On to the next mystery series featuring a smart female detective! The latest one I've found takes place in the aftermath of the Great War, so naturally it's right up my alley.
Maisie Dobbs makes her debut as a detective in the first book, which details the title character's story: a working-class girl with a keen intellect is given a chance to study and go to university; then World War I breaks out and she becomes a nurse on the frontlines. The reader learns of her story ten years later, when the immediate legacy of the Great War sets the backdrop for our new sleuth's first case. The book is a poignant tribute to the Lost Generation as well as a testament to survivors and strength to rebuild both personal lives and a more egalitarian postwar society.

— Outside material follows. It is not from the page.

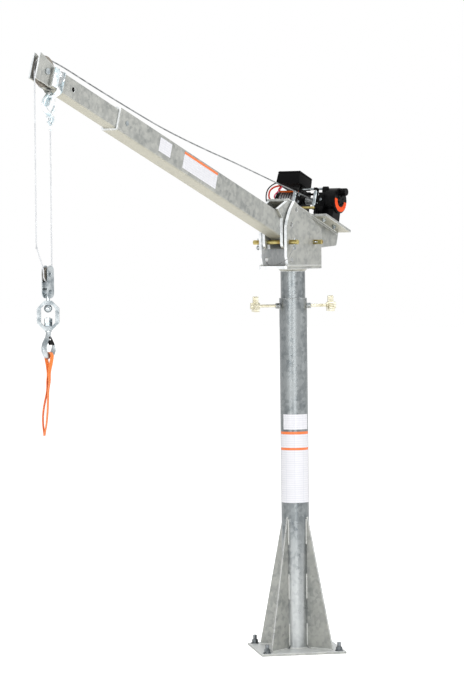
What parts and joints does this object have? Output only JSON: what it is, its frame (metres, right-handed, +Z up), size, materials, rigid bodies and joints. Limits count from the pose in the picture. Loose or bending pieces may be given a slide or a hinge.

In Birds of a Feather, Maisie is hired to find a missing heiress whose three friends have just been murdered (and white feathers left hidden at each crime scene). I must admit, the feathers were an immediate clue early on, and I guessed both the motive and the guilty party long before the final chapters revealed them. However, while that usually discourages me from continuing a series for very long, it seemed rather trivial in this one. I love the psychologist-as-detective aspect of the two Maisie Dobbs books I've read so far, I love the fact that the heroine is my age, and I love that the series takes place in my particular pet period of history.
But the real reason I'm drawn to this series is because the main character lives on the edges of identity: a working-class family and childhood erased from her future by a Cambridge education; a woman in a traditionally male profession; a nation desperately trying to forget the War to End All Wars while being constantly reminded of the incredible loss it suffered from it.
I've ordered the rest of the books from the library!